No ‘State Bank’ is going to be exempt from this.

Those are just modern banking realities.

Or it could self-exempt like SAA does

This is the more nightmare-ish example. If the obstacles are capital requirements and compliance:

  • The State could decide to continually re-capitalise the bank with taxpayer money, effectively removing any concern about risk-taking #socialistbanking. For the record, this would be like the State electing to take on the bad risk from banking crises in advance. All the bad borrowing would conveniently locate itself in the path of the government coffers from the outset. And the collapse of the bank, with its loan write-offs and government-sponsored refunds to depositors, would basically be a form of social grant.
  • The State could also decide to by-pass compliance by capturing the SARB (the current enforcer of banking oversight), and giving itself free passes on the FICA front.

If either of those things happened, we could see the private banks undergo severe stress. Because borrowing cheaply from a state-funded institution with little-to-no-compliance-requirements? It might be short-term, but it’s well attractive.

And all this leaves out the other macro-monetary problem, of course. Which is that the primary money creator is not the central bank. Instead, it is the network of retail banks, who accept deposits and then make loans using fractional banking.

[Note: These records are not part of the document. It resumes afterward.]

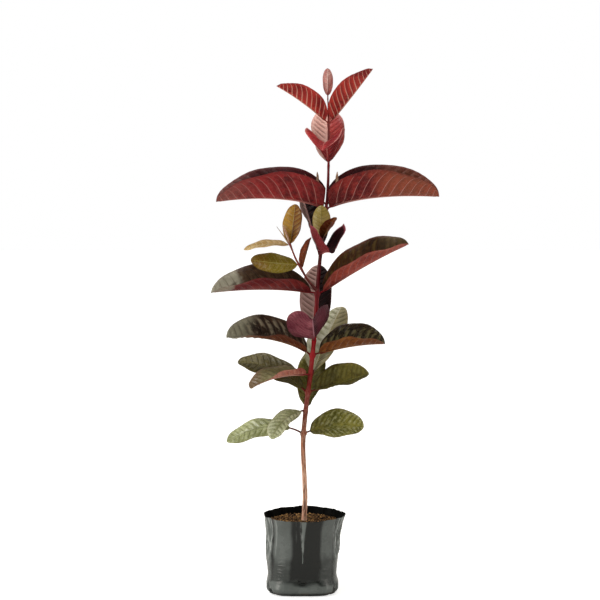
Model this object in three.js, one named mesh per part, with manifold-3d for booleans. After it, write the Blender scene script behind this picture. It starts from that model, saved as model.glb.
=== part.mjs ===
// A red-leaved guava sapling in a nursery grow bag.
// Millimetres, +Z up. The origin is the centre of the bag's flat underside,
// +X points to the right of the plant's front and +Y away from its front.
import * as THREE from 'three';
import Module from 'manifold-3d';

const wasm = await Module();
wasm.setup();

// ---------------------------------------------------------------- driving dimensions

// Clearance between pieces that touch on the real plant.
const GAP = 0.3;

// Grow bag: a tube of film, squarish where it stands and round at its open rim.
// Each section: height, half width along X, half depth along Y, squareness, shift along X.
const BAG_WALL = 1.0;
const BAG_SIDES = 40;
const BAG_SECTIONS = [
  { z: 0, halfX: 38, halfY: 37, square: 4.0, shift: 0 },
  { z: 3, halfX: 42.5, halfY: 41.5, square: 3.8, shift: 0 },
  { z: 12, halfX: 45, halfY: 44.5, square: 3.2, shift: 0 },
  { z: 35, halfX: 45, halfY: 45, square: 2.6, shift: 0 },
  { z: 65, halfX: 46.5, halfY: 46, square: 2.2, shift: 0.8 },
  { z: 85, halfX: 48.5, halfY: 47.5, square: 2.0, shift: 1.6 },
  { z: 98, halfX: 52, halfY: 48.5, square: 2.0, shift: 2.5 },
];

// Potting mix: fills the bag to a little under its rim, level round the stem.
const SOIL_TOP = 89.5;
const SOIL_RINGS = [0.97, 0.8, 0.6, 0.4, 0.24];
const SOIL_EDGE_DIP = 1.5;
const SOIL_CRUMB = 0.4;
const SOIL_RIPPLE = [7, 9];
const SOIL_CROSS_RIPPLE = [5, 4];

// Stem: height, sideways place and radius, from the flat cut at the soil to the tip bud.
const STEM_SIDES = 10;
const STEM_STEP = 14;
const STEM_FLARE = 1.1;
const STEM_FLARE_HEIGHT = 5;
const STEM_KNOTS = [
  { z: SOIL_TOP + GAP, x: 2, y: 0, r: 3.2 },
  { z: 118, x: 3.5, y: 0, r: 3.2 },
  { z: 150, x: 2.5, y: 0.5, r: 3.0 },
  { z: 190, x: 1, y: 0.5, r: 3.0 },
  { z: 233, x: 4.5, y: 0, r: 3.0 },
  { z: 275, x: 10, y: 1.5, r: 2.9 },
  { z: 338, x: 16.5, y: 3, r: 2.8 },
  { z: 382, x: 19, y: 2, r: 2.6 },
  { z: 430, x: 23, y: 1, r: 2.2 },
  { z: 497, x: 31, y: 0, r: 1.8 },
  { z: 542, x: 33, y: 0, r: 1.5 },
  { z: 596, x: 33, y: -1, r: 1.1 },
  { z: 627, x: 32, y: -1, r: 0.7 },
];

// Leaves, with angles in degrees. azimuth: 0 right, 90 away, 180 left, 270 to the front.
// rise: slope of the stalk above level. bend: how far the rib turns down along the leaf,
// shared out by bendPower. fold: slope of each half above the rib's own plane, and foldTip
// the same near the tip. roll: turn of the blade about its rib, and twist: more of it at the tip.
const LEAF_DEFAULTS = {
  bend: 0,
  bendPower: 1,
  roll: 0,
  twist: 0,
  stalk: 4,
  stalkRadius: 1.1,
  basePower: 0.64,
  tipPower: 0.58,
};
// Turns the margins out a little, as a slope.
const LEAF_FLARE = -12;
const LEAF_THICKNESS_SHARE = 0.0125;
const LEAF_THICKNESS_LEAST = 0.9;
const LEAF_END_HALF_WIDTH = 0.5;
// Each half leaves the rib at this share of its fold, and is steeper beyond.
const LEAF_RIB_FOLD_SHARE = 0.6;
// How much of its fold a leaf keeps at its tip, where no foldTip is given.
const LEAF_FOLD_KEPT = 0.6;
const LEAF_SUBSTEPS = 8;
// The fold opens out where the blade is narrower than this.
const LEAF_FOLD_WIDTH = 7;
const MAIN_LEAF = { stations: 11, halfColumns: 3 };
const SHOOT_LEAF = { stations: 6, halfColumns: 2 };

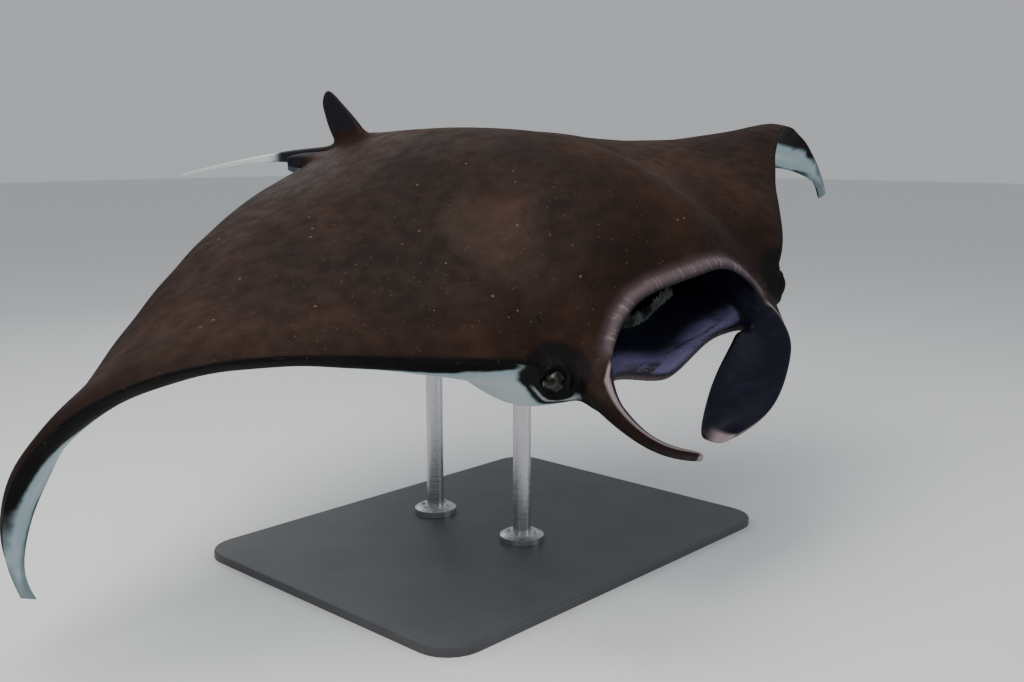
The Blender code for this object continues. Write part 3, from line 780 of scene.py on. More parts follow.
def eyeRelief(flat):  # lids round each eye with the socket inside, and distances from the eyes
    relief, eyeFar, eyeBelow = np.zeros(len(flat)), np.full(len(flat), 9.0), np.zeros(len(flat))
    before = posed(flat)
    for name in eyeNames:
        centre = unposedEye(flat, before, name)
        far = np.linalg.norm(flat - centre, axis=1)
        above = ease(-0.02, 0.02, flat[:, 2] - centre[2])
        lid = ridge(far, lids["radius"], lids["width"]) * lids["height"]
        lid *= lids["lowerShare"] + lids["upperExtra"] * above
        lid += lids["foldHeight"] * (ridge(far, lids["foldRadius"], lids["foldWidth"])
                                     - ridge(far, lids["grooveRadius"], lids["grooveWidth"]))
        socket = (1 - ease(lids["socketFloor"], lids["socketRim"], far)) * lids["socketDepth"]
        relief += lid - socket
        eyeFar = np.minimum(eyeFar, far)
        eyeBelow = np.where(far <= eyeFar, centre[2] - flat[:, 2], eyeBelow)
    return relief, eyeFar, eyeBelow


def bodyRelief(x, y, mark):  # soft muscle bands on the wings, and the keel
    onBody = 1 - ease(0.0, 0.05, mark["mouthIn"] + mark["lobeOut"] + mark["finUp"]
                      + mark["tailOut"])
    bands = np.sin(x * skinLook["bandTurns"] + 1.2 * np.sin(y * 5)) * skinLook["bandHeight"]
    bands *= ease(0.5, 0.7, x) * (1 - ease(1.3, 1.55, x))
    keel = ridge(x, 0, skinLook["keelWidth"]) * skinLook["keelHeight"]
    keel *= ease(-0.1, 0.2, y) * (1 - ease(0.5, 0.56, y)) * (1 - mark["under"])
    return (bands + keel) * onBody


def bellyDepth(x, y, mark, rimFar):  # how far inside the pale belly a point is, in metres
    onWing = ease(0.34, 0.50, x)
    headFront = np.interp(x, [p[0] for p in headOutline], [p[1] + 0.05 for p in headOutline])
    frontY = headFront * (1 - onWing) + frontEdge(x) * onWing
    far = np.minimum(y - frontY, rearEdge(x) + 0.04 * (x < 0.12) - y)
    front = ease(0.36, 0.62, x) * (1 - ease(1.15, 1.45, x)) * (y < 0.5 * (frontY + rearEdge(x)))
    margin = skinLook["wingBellyEdge"] * (1 + 2.6 * front) * ease(0.30, 0.44, x)
    under = 2 * mark["under"] - 1
    belly = np.where(under > 0,
                     np.minimum(np.clip(far, 0, None) + 0.02 - margin, under * 0.12),
                     under * 0.1)
    onLobe = mark["lobeOut"] > skinLook["lobeStart"]
    belly = np.where(onLobe, -0.02 - 0.1 * mark["lobeOut"], belly)
    return np.minimum(belly, (rimFar - skinLook["lipBellyEdge"]) * 0.6)


def makeSkin():
    mesh, lip = flatRay(skinLook["levels"])
    mesh.name = "mantaSkin"
    finerRoundEyes(mesh)
    flat = readVector(mesh, "co")
    normal = readVector(mesh, "normal")
    mark = {name: readMark(mesh, name) for name in markNames}
    line, at = lineOf(flat[lip], skinLook["lipSamples"])
    rimFar, rimAlong = nearLine(flat, line, at)
    inside = ease(0.0, 0.12, mark["mouthIn"])
    onLobe = mark["lobeOut"] > skinLook["lobeStart"]
    x, y = np.abs(flat[:, 0]), flat[:, 1]

    roll = ridge(rimFar, 0, skinLook["lipRollWidth"]) * skinLook["lipRoll"] * (1 - 0.5 * inside)
    relief, eyeFar, eyeBelow = eyeRelief(flat)
    shift = roll + relief + bodyRelief(x, y, mark)
    mesh.vertices.foreach_set("co", posed(flat + normal * shift[:, None]).ravel())

    lobeFace = ease(0.72, 0.90, mark["lobeInner"]) * ease(0.0, 0.04, mark["lobeOut"])
    for name, values in (
            ("belly", bellyDepth(x, y, mark, rimFar)), ("rimFar", rimFar), ("eyeFar", eyeFar),
            ("eyeBelow", eyeBelow), ("rimAlong", rimAlong),
            ("lining", np.maximum(inside, lobeFace)), ("jawSide", mark["under"]),
            ("lobeFront", mark["lobeInner"] * onLobe),
            ("lobeEdge", np.where(onLobe, -mark["lobeAcross"], 0))):
        writeMark(mesh, name, values)
    writeVector(mesh, "flat", flat)
    mesh.shade_smooth()
    skin = addObject("mantaSkin", mesh)
    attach(skin, "root")
    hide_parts(*flesh)
    return skin


skin = makeSkin()
print("skin made:", len(skin.data.vertices), "points")


skinColours = {
    "brown": (0.0115, 0.0047, 0.0026, 1),
    "warm": (0.0300, 0.0118, 0.0058, 1),
    "black": (0.0030, 0.0021, 0.0022, 1),
    "lip": (0.062, 0.043, 0.048, 1),
    "lipEdge": (0.27, 0.215, 0.225, 1),
    "belly": (0.50, 0.56, 0.57, 1),
    "bellyCool": (0.33, 0.44, 0.47, 1),
    "blotch": (0.055, 0.060, 0.066, 1),
    "lining": (0.0062, 0.0064, 0.0140, 1),
    "liningPale": (0.016, 0.018, 0.036, 1),
    # painted highlight on the folds inside the lower jaw
    "jawFoldHighlight": (0.105, 0.092, 0.190, 1),
    "gill": (0.200, 0.235, 0.205, 1),
    "fleck": (0.15, 0.090, 0.065, 1),
    "pale": (0.60, 0.63, 0.65, 1),
    "fin": (0.0070, 0.0080, 0.0130, 1),
}
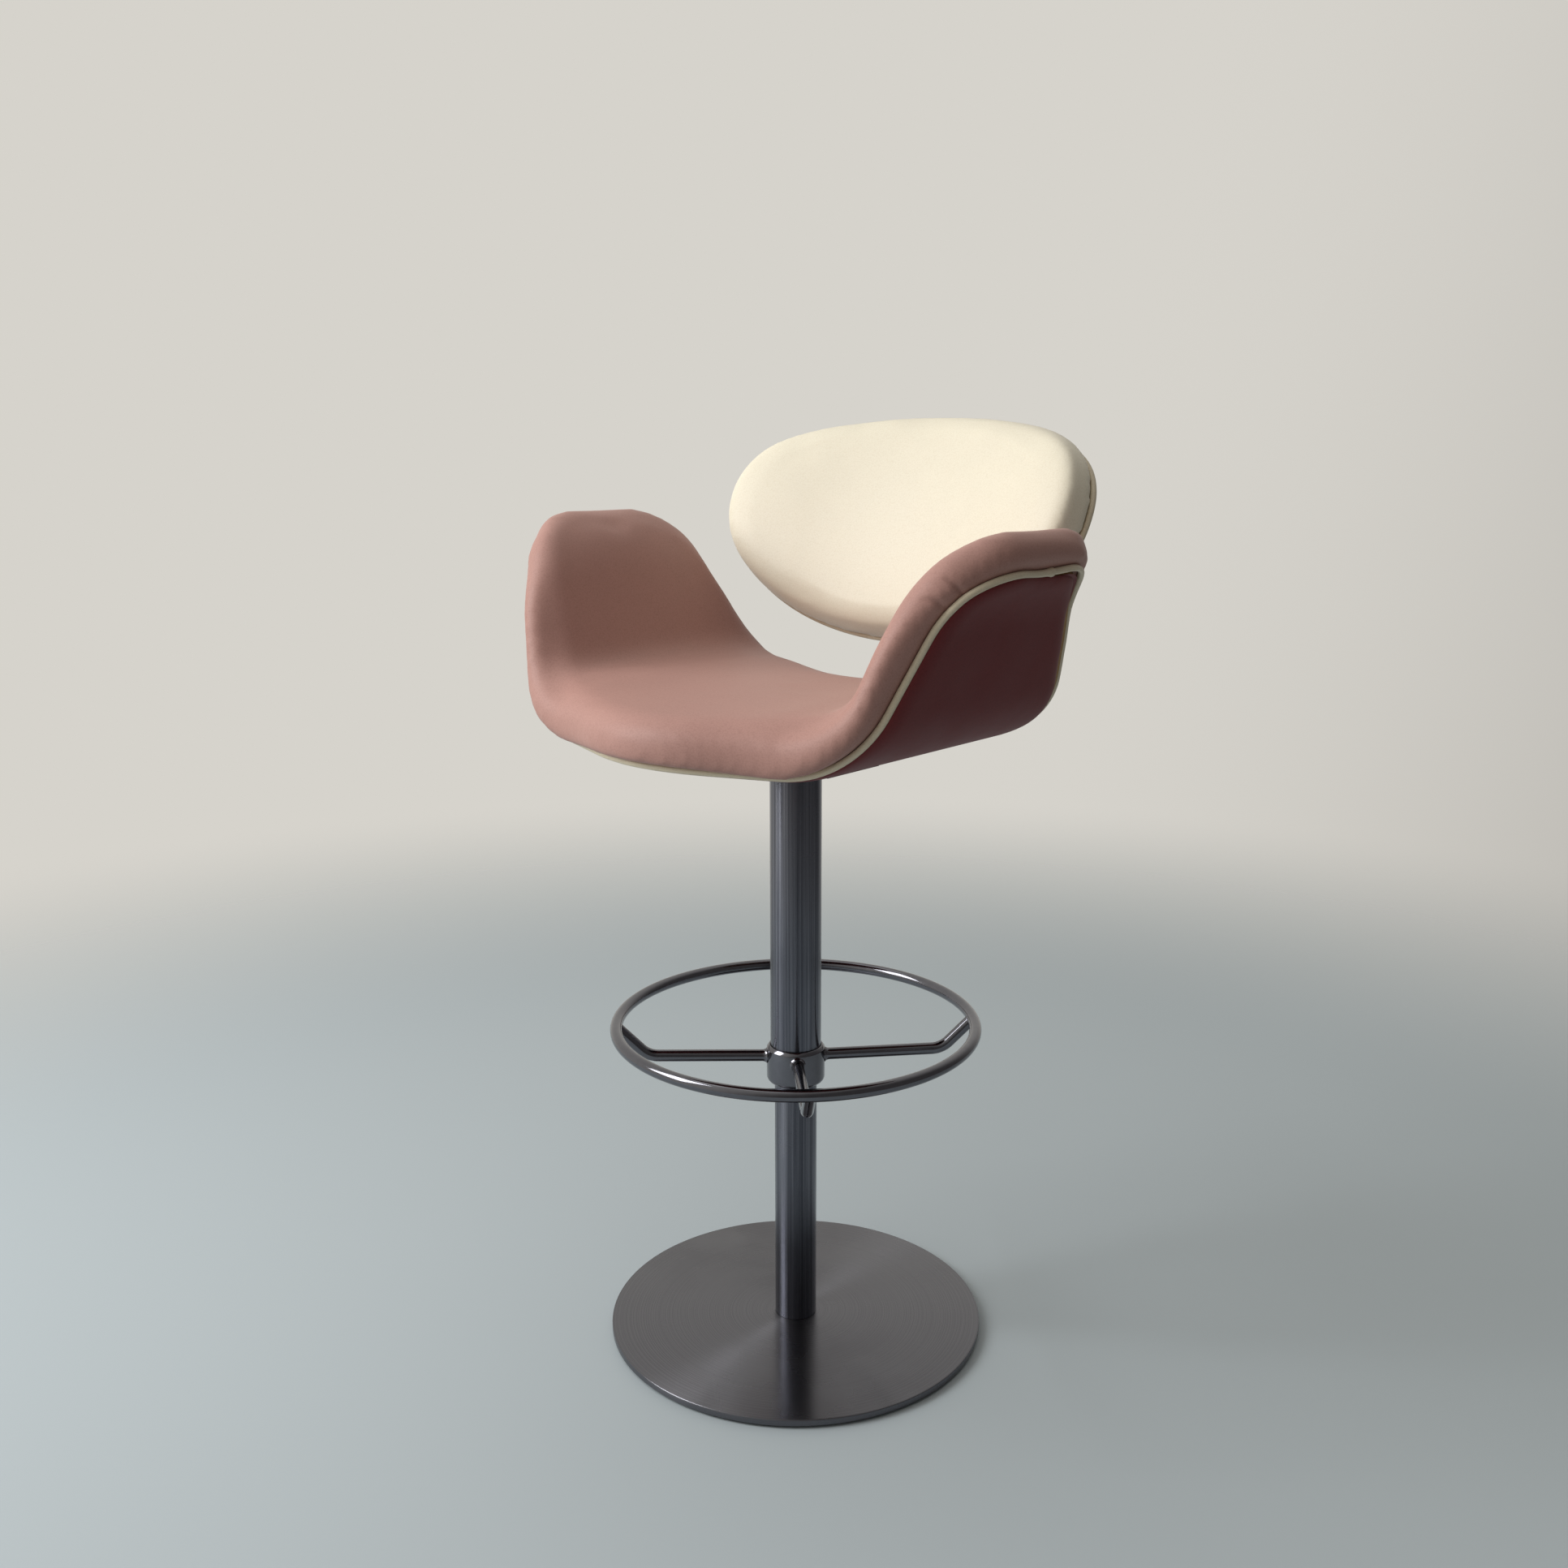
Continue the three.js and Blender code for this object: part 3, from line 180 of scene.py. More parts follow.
@dataclass(frozen=True)
class Patterns:
    """The patterns that finishes share, drawn over an object's own coordinates in metres."""

    tree: Tree
    place: Socket

    def stretched(self, scale: Triple) -> Socket:
        """The coordinates, drawn out along each axis whose scale is small."""
        return add_node(self.tree, "Mapping", {"Vector": self.place, "Scale": scale}).outputs["Vector"]

    def from_axis(self) -> Socket:
        """The distance from the Z axis."""
        flat = add_node(self.tree, "VectorMath", {0: self.place, 1: (1, 1, 0)}, operation="MULTIPLY")
        return add_node(self.tree, "VectorMath", {0: flat.outputs[0]}, operation="LENGTH").outputs["Value"]

    def noise(
        self, size_mm: float, detail: float, roughness: float = 0.5, place: Socket | None = None,
        dimensions: str = "3D",
    ) -> Socket:
        """Draws a noise.

        Args:
            size_mm: How far apart its features lie.
            detail: How many finer layers it has.
            roughness: How strong the finer layers are.
            place: The coordinates that it lies over, where they aren't the object's own.
            dimensions: 3D, or 1D for a noise over one coordinate.

        Returns:
            The noise, which lies mostly within NOISE_SPAN.
        """
        return add_node(self.tree, "TexNoise", {
            "W" if dimensions == "1D" else "Vector": self.place if place is None else place,
            "Scale": 1 / (size_mm * MM), "Detail": detail, "Roughness": roughness,
        }, noise_dimensions=dimensions).outputs["Fac"]

    def spread(
        self, value: Socket, low: float, high: float, span: Span = NOISE_SPAN, kind: str = "LINEAR",
    ) -> Socket:
        """Spreads a value's span over another one.

        Args:
            value: The value.
            low: What the span's start becomes.
            high: What its end becomes.
            span: The value's span.
            kind: How it runs from one to the other.

        Returns:
            The new value.
        """
        return add_node(self.tree, "MapRange", {
            "Value": value, "From Min": span[0], "From Max": span[1], "To Min": low, "To Max": high,
        }, interpolation_type=kind).outputs["Result"]

    def blend(self, share: Socket, first: str, second: str) -> Socket:
        """Goes from one hex colour to another as the share goes from 0 to 1."""
        return add_node(self.tree, "Mix", {
            0: share, 6: linear(first), 7: linear(second),
        }, data_type="RGBA").outputs[2]

    def brightened(self, colour: object, factor: Socket) -> Socket:
        """A colour made brighter or darker by a factor."""
        return add_node(self.tree, "HueSaturation", {"Color": colour, "Value": factor}).outputs["Color"]

    def bump(self, height: Socket, strength: float, depth_mm: float) -> Socket:
        """The normal over a relief of a given depth."""
        return add_node(self.tree, "Bump", {
            "Height": height, "Strength": strength, "Distance": depth_mm * MM,
        }).outputs["Normal"]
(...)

So a state bank that is engaging is some reckless, low-cost credit would be a de facto money-printing agent. With all the potential inflation that comes with it. As well as an even greater incentive to ‘capture’ the SARB, who would otherwise control that.


The basic conclusion: if the State Bank plans to operate within the confines of the law, then it probably won’t be that much better than any of the current banks. Because the current problem seems to be over-zealous banking regulation rather than a ‘profit-seeking motive’.

And if the State Bank somehow exempts itself from the over-zealous banking regulations, then that process might well end up completely self-defeating in the long-term.